I have a single machine with 2 CPU, each with 4 cores. May I assk how could I configure to get it work with multiple processes. I always get the following message
mpdboot -n 4 -f ~/mpd.hosts_cardiac
totalnum=4 numhosts=1
there are not enough hosts on which to start all processes
What’s your “machine.LINUX” file look like? Do you list your host 8 times in it or put a “:8” after the name to let the mpdboot know you have 8 cores on this system?

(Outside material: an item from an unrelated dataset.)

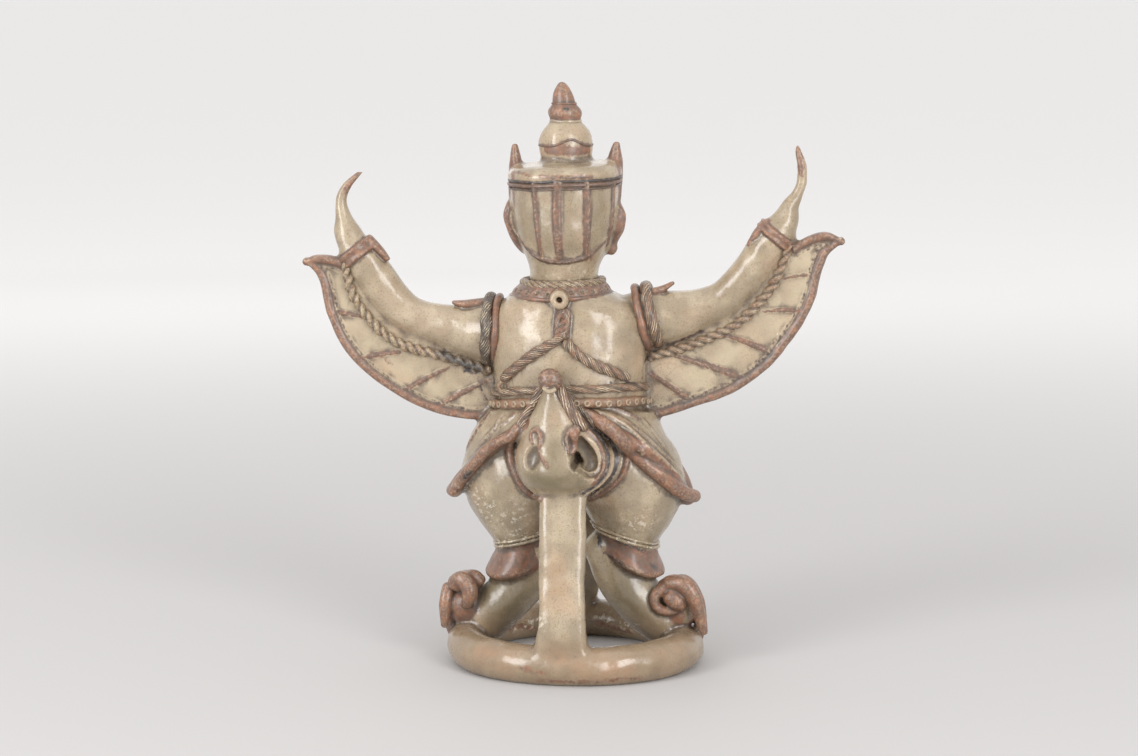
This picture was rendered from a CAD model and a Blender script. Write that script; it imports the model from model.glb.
# %% [markdown]
# # A glazed stoneware garuda
#
# The object is a winged bird-man about 32 cm tall, built by hand from coils, rolls and slabs of one clay,
# brushed with iron wash, dipped in an ash glaze and fired once. The figure, the prop behind it and the ring
# under its claws are one piece. This lesson follows the potter: first the plain clay forms, joined and
# smoothed with wet fingers, then the ropes, rolls and pellets laid on top, then the wash and the glaze.

import math

import bmesh
import bpy
import numpy as np
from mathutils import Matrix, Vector
from mathutils.bvhtree import BVHTree
from mathutils.kdtree import KDTree


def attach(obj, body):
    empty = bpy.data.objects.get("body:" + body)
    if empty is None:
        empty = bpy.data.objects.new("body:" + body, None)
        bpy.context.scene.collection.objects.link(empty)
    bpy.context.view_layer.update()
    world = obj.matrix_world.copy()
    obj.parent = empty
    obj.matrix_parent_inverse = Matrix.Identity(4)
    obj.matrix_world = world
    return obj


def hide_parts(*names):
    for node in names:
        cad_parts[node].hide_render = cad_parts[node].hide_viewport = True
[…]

A simple test case on a single-host cluster seem to work. However, when I add collective communication call, MPI_Bcast. It doesn’t work. The error output is
$mpdboot
minhtuan@cardiac:\ $mpiexec -n 3 ./vect
Time to initialize MPI is 0
FORTRAN STOP
FORTRAN STOP
End test
FORTRAN STOP
rank 2 in job 1 cardiac.binf_57734 caused collective abort of all ranks
exit status of rank 2: return code 0
rank 1 in job 1 cardiac.binf_57734 caused collective abort of all ranks
exit status of rank 1: return code 0
rank 0 in job 1 cardiac.binf_57734 caused collective abort of all ranks
exit status of rank 0: return code 0
The test code is given
IMPLICIT NONE
INCLUDE 'mpif.h'
INTEGER :: mpierror, numprocs, myrank
DOUBLE PRECISION :: mytime, maxtime, mintime, avgtime
INTEGER :: count0, count1, count_max, count_rate, dtime
LOGICAL :: flag
INTEGER :: data
CHARACTER (MPI_MAX_ERROR_STRING+1) :: err_msg
CALL MPI_Initialized(flag, mpierror)
IF (.NOT. flag) THEN
! start timer
CALL SYSTEM_CLOCK(count0, count_rate, count_max)
CALL MPI_Init(mpierror)
IF( mpierror .NE. MPI_SUCCESS) THEN
PRINT *, "Error Init MPI"
STOP
END IF
CALL MPI_Comm_Size(MPI_COMM_WORLD, numprocs, mpierror)
IF( mpierror .NE. MPI_SUCCESS) THEN
PRINT *, "Error Detect Communicator size"
STOP
END IF
CALL MPI_Comm_Rank(MPI_COMM_WORLD, myrank, mpierror)
IF( mpierror .NE. MPI_SUCCESS) THEN
PRINT *, "Error Detect process rank"
STOP
END IF
! stop timer
CALL SYSTEM_CLOCK(count1, count_rate, count_max)
dtime = (count1-count0)/count_rate
! end timer
END IF
IF (myrank .EQ. 0) THEN
PRINT *, "Time to initialize MPI is ", dtime
! initialize
data = 1000
ENDIF
CALL MPI_Bcast(data, 1, MPI_INTEGER, 0, MPI_COMM_WORLD, mpierror)
IF( mpierror .NE. MPI_SUCCESS) THEN
PRINT *, "Error Broadcast message"
STOP
END IF
CALL MPI_Barrier(MPI_COMM_WORLD, mpierror)
IF( mpierror .NE. MPI_SUCCESS) THEN
PRINT *, "Error Barrier"
STOP
END IF
IF (myrank .EQ. 0) THEN
PRINT *, "End test"
END IF
STOP
Thanks, Hongyon. I forgot to add that in the sample code, but in the real code it does have the finalization statement.
I realize one issue, the call to flush() statement (without any argument) doesn’t work properly in MPICH2. It causes the error that I mentioned above. It works if a given device ID is passed as the input. Could you please confirm this.
thanks. Hongyon. Did you get any forwarded email from trs. Could you please check and help me to resolve my network problem when I run MPICH2 on a cluster, not a single host machine.